Светлый фон

Вызвались идти я и инженер колонии Плинер. Идти было опасно, т. к. обстрел продолжался, а водокачка была довольно далеко. Ко мне подошла Таня и тихо сказала: «Где ты, Кай, там и я, твоя Кайя»9. По выражению ее лица я понял, что она не откажется от своего решения. Вызвалась еще одна учительница, Мария Митрофановна Хренникова. И мы вчетвером отправились. Шли мы мимо нашего домика, превращенного в пылающий костер, ярко озарявший всю местность. Наша группа резко выделялась на фоне освещенной земли. Но снаряды уже не падали в таком количестве, как в те минуты, когда мы покинули наш домик, пожираемый теперь жадным пламенем. Грустно было думать, что там горели наши книги, и особенно грустно, что там осталось подвенечное платье Тани. Но приблизиться к зданию было невозможно, да и поздно.

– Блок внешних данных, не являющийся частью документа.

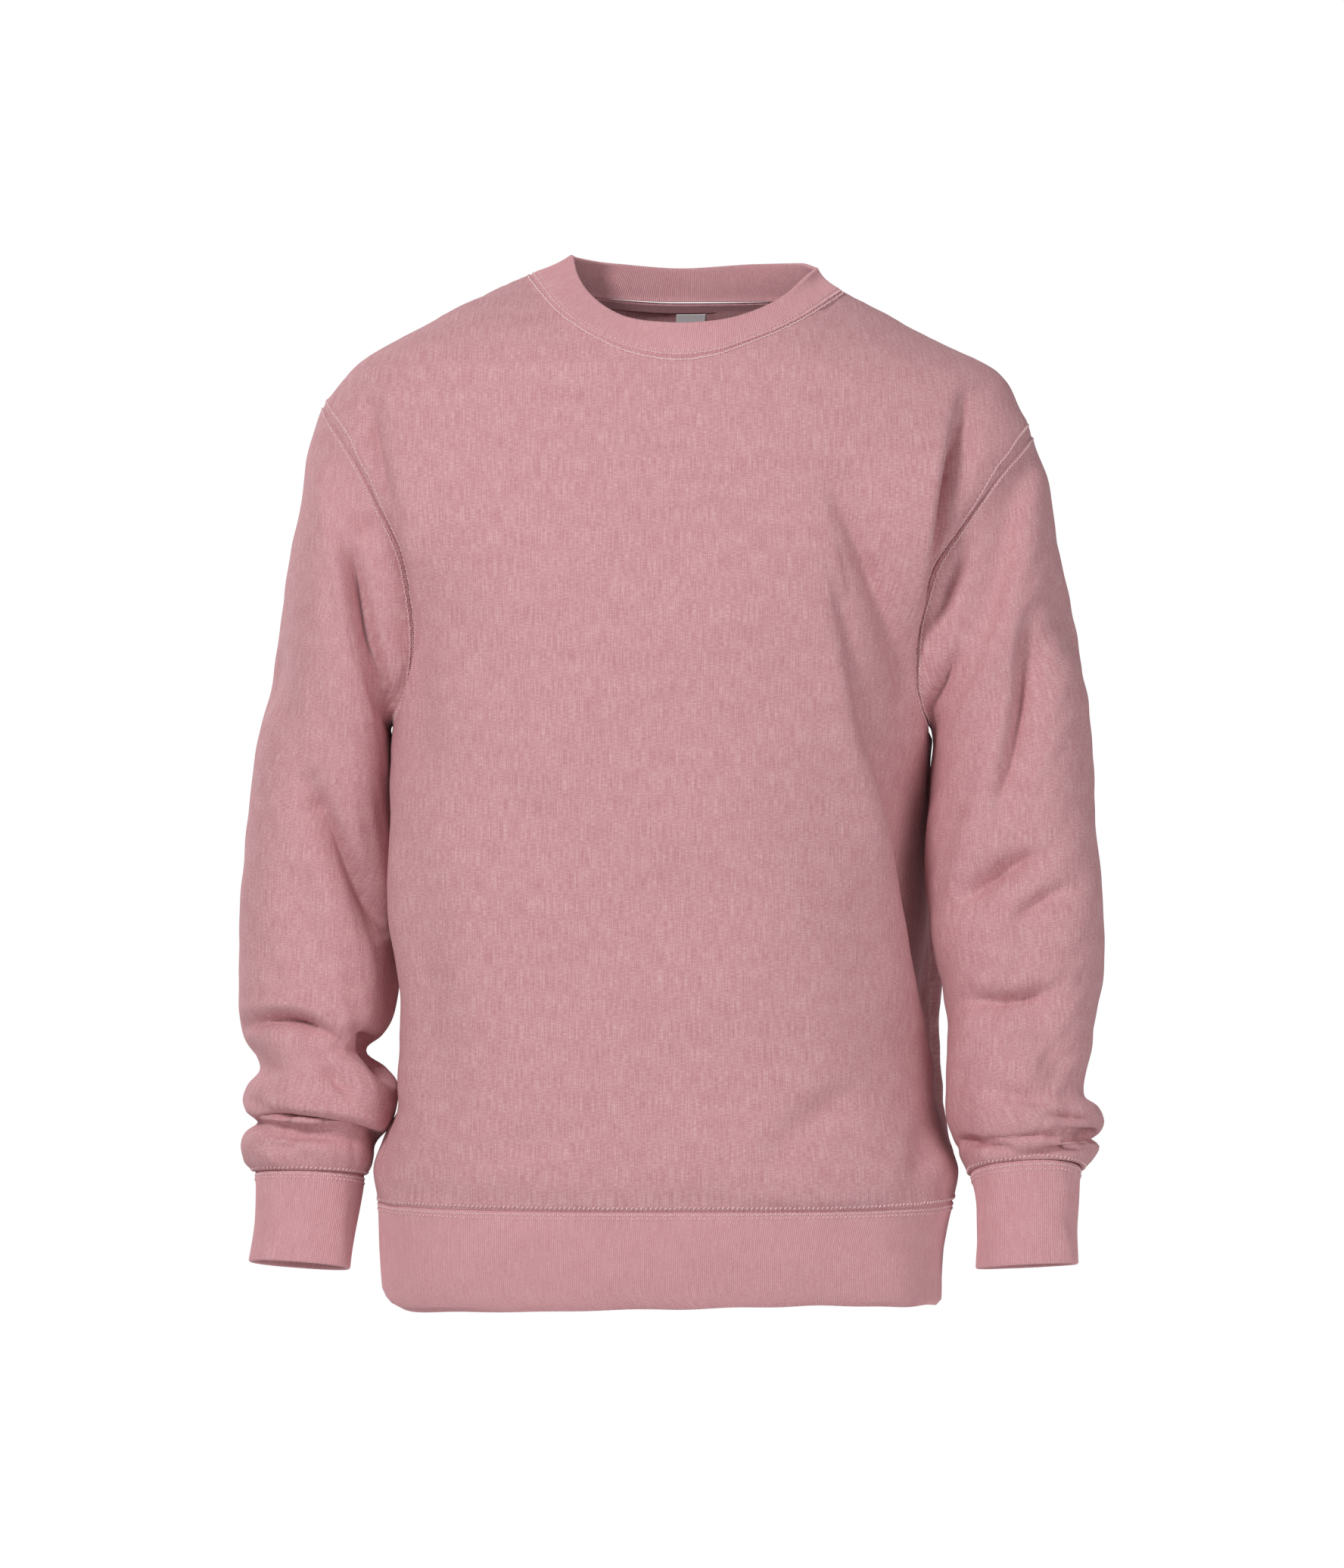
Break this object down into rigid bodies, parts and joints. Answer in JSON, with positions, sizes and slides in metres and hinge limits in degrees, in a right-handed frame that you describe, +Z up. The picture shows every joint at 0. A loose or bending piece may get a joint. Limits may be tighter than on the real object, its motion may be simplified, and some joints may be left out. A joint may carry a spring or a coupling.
{
  "type": "crewneck sweatshirt",
  "caption": "Long-sleeved crewneck sweatshirt of brushed fleece, filled out with its arms hanging, with rib knit at the neck, cuffs and hem.",
  "frame": {"origin": "between the shoulders, at the height where the neck seam crosses the right shoulder, halfway between the front and the back", "axes": "+Z is up, the front faces -Y, and the wearer's left arm is at +X"},
  "size_m": [0.572, 0.2424, 0.699],
  "materials": {
    "fleece": "brushed heathered knit",
    "rib": "heathered rib knit",
    "tape": "woven tape",
    "label": "woven label"
  },
  "bodies": {
    "root": {"front_panel": "fleece", "back_panel": "fleece", "sleeve_right": "fleece", "sleeve_left": "fleece", "cuff_right": "rib", "cuff_left": "rib", "hem_band": "rib", "neck_rib": "rib", "neck_tape": "tape", "neck_label": "label"}
  },
  "joints": []
}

Пройдя гатчинскую дорогу, мы начали спускаться вниз по склону холма, покрытому деревьями. Водокачка находилась внизу, в домике между нашим холмом и кряжем, на котором была расположена деревня Антропшино. Красноармейцам удалось ее удержать. Когда мы затопили печь, Плинер сказал, что нужно завесить окна, т. к. освещенное окно может вызвать обстрел водокачки. Мы сняли наши пальто и кое-как затемнили помещение. Через некоторое время Плинер начал волноваться: «Когда водокачка заработает, раздастся звук, который могут принять за танк белых, и нашу водокачку сейчас же разнесут из Антропшина». Слух, что у белых танки (первые танки!) разнесся по колонии. Малочисленность отряда, идущего мимо нас брать Петроград, объяснялась тем, что сзади идут страшные неведомые танки. Мы все четверо сидели в нерешительности. Наконец Плинер встал и сказал: надо гасить, ничего путного из этого не будет, колонию снабдить водой не удастся, водокачку разнесут. Мы загасили печь и, обескураженные, двинулись в обратный путь.

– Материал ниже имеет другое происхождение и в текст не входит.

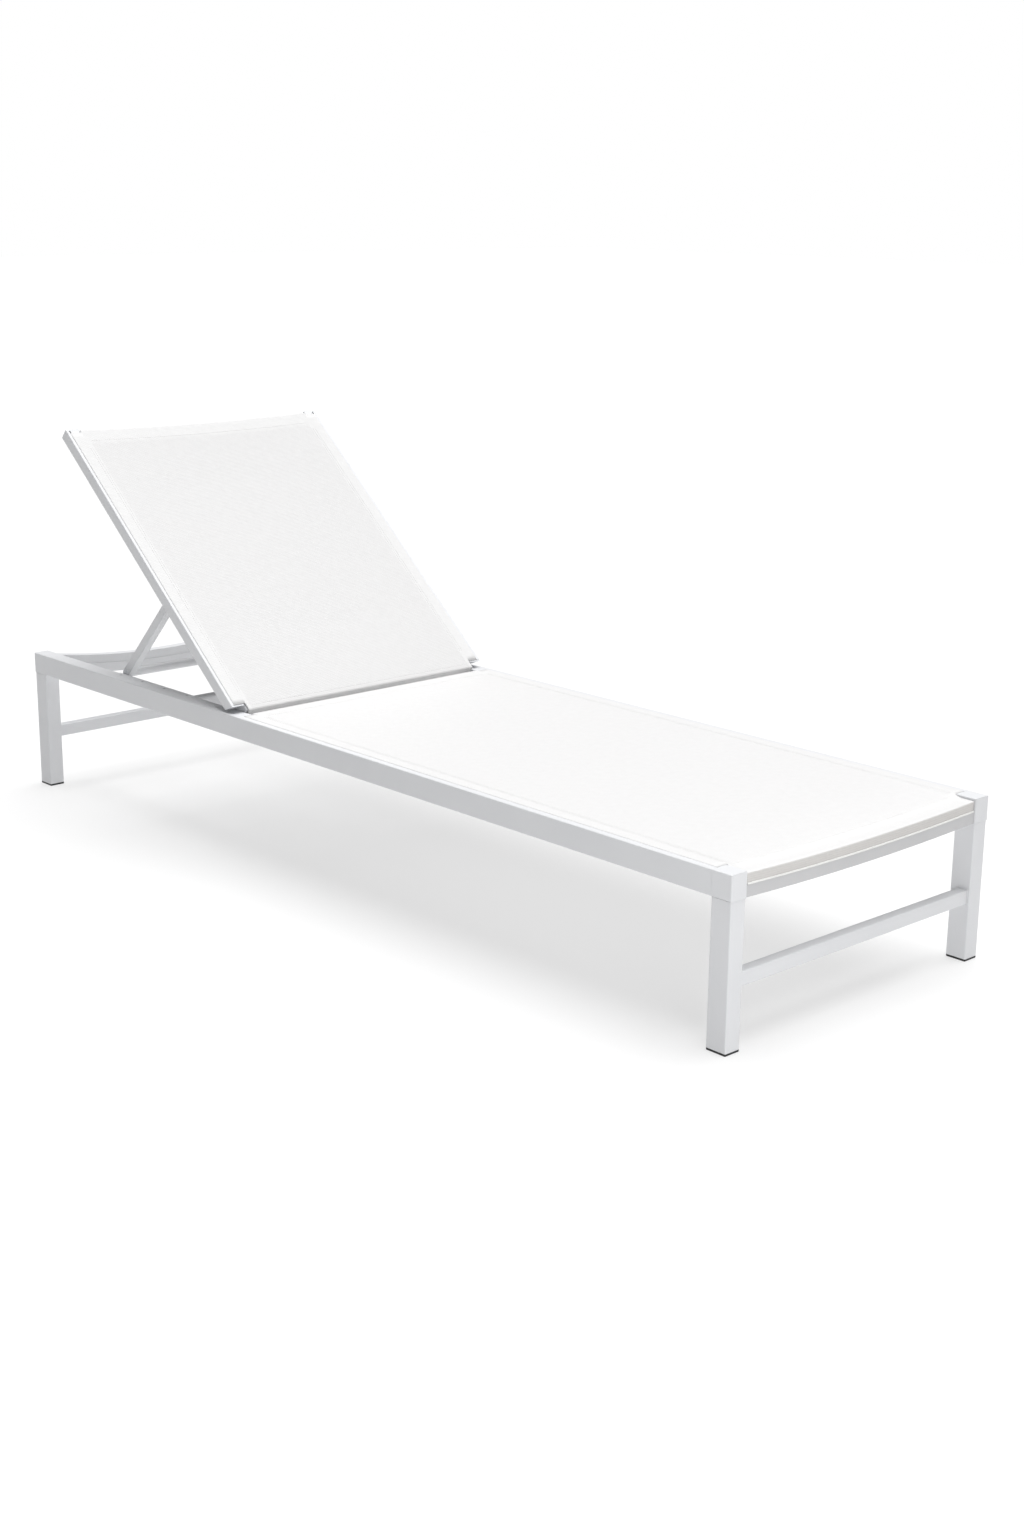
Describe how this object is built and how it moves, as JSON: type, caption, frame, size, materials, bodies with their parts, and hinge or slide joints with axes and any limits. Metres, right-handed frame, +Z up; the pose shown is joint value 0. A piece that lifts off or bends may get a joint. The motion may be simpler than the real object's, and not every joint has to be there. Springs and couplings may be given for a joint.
{
  "type": "reclining sun lounger",
  "caption": "Low armless sun lounger: white tubular aluminium frame with square legs, taut mesh sling seat and a hinged mesh backrest held by a swinging prop in notched racks.",
  "frame": {"origin": "centre of the base's footprint, on the floor under the four glides", "axes": "+X towards the foot end, +Y towards the user's left side, +Z up; the back is drawn at its lowest raised position"},
  "size_m": [2, 0.65, 0.7818],
  "materials": {
    "powder_coat": "white powder-coated aluminium tube, satin",
    "sling_mesh": "PVC-coated polyester mesh, matt",
    "keder_rod": "extruded PVC",
    "glide_plastic": "black moulded polyethylene",
    "cap_plastic": "light grey moulded plastic",
    "nylon": "natural nylon",
    "stainless": "stainless steel"
  },
  "bodies": {
    "frame": {"side_rail_left": "powder_coat", "side_rail_right": "powder_coat", "corner_block_foot_left": "powder_coat", "corner_block_foot_right": "powder_coat", "corner_block_head_left": "powder_coat", "corner_block_head_right": "powder_coat", "leg_foot_left": "powder_coat", "leg_foot_right": "powder_coat", "leg_head_left": "powder_coat", "leg_head_right": "powder_coat", "leg_glide_foot_left": "glide_plastic", "leg_glide_foot_right": "glide_plastic", "leg_glide_head_left": "glide_plastic", "leg_glide_head_right": "glide_plastic", "foot_stretcher": "powder_coat", "head_stretcher": "powder_coat", "foot_crossbar": "powder_coat", "head_crossbar": "powder_coat", "middle_crossbar": "powder_coat", "seat_rear_crossbar": "powder_coat", "seat_sling": "sling_mesh", "seat_spline_left": "keder_rod", "seat_spline_right": "keder_rod", "hinge_bolts": "stainless", "hinge_washers": "nylon", "hinge_inserts": "stainless", "support_rack_left": "powder_coat", "support_rack_right": "powder_coat", "rack_screws": "stainless"},
    "back": {"back_side_tube_left": "powder_coat", "back_side_tube_right": "powder_coat", "back_spline_left": "keder_rod", "back_spline_right": "keder_rod", "hinge_lug_left": "powder_coat", "hinge_lug_right": "powder_coat", "back_top_bar": "powder_coat", "back_bottom_bar": "powder_coat", "back_sling": "sling_mesh", "back_tube_caps": "cap_plastic", "hinge_bushes": "nylon", "prop_bolts": "stainless", "prop_washers": "nylon"},
    "prop": {"prop_arm_left": "powder_coat", "prop_arm_right": "powder_coat", "prop_foot_tube": "powder_coat", "prop_foot_caps": "cap_plastic", "prop_bushes": "nylon"}
  },
  "joints": [
    {"name": "back_recline", "type": "hinge", "parent": "frame", "child": "back", "pos_m": [-0.3035, 0, 0.277], "axis": [0, 1, 0], "range_deg": [-40.3, 23.7]},
    {"name": "prop_swing", "type": "hinge", "parent": "back", "child": "prop", "pos_m": [-0.51354, 0, 0.4879], "axis": [0, -1, 0], "range_deg": [-86, 51]}
  ],
  "couplings": [
    {"joint": "prop_swing", "follows": "back_recline", "ratio": 2.125}
  ]
}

Пожар еще не кончился, и мы были освещены его пламенем. Плинер опять заметил: «Ведь нас могут принять за разведчиков красных, поскольку мы пробираемся со стороны Антропшина». И действительно, из-за кустов белые открыли огонь. Мы прижались к земле; пальба приостановилась. Через несколько минут мы поползли. Когда приблизились к Гатчинской дороге, Плинер прошептал: «Может быть, потому не стреляют, что решили подождать, когда мы встанем, тогда попросту дадут залп, и с нами покончат». Ну вот, пора вставать. Мы поднялись. Все было тихо. И мы вновь пошли по ярко освещенному полю. Я отлично понимаю, до чего наивен мой рассказ о всем, касающемся военных действий. Я пишу о том, что я очень слабо понимал. И пишу, как мне запомнилось. Все это, конечно, было лучше записано в моем дневнике 1917—1927 годов. Но, как я уже писал, он сгорел в другом нашем «деревянном домике» в Детском Селе в дни нашествия нацистов.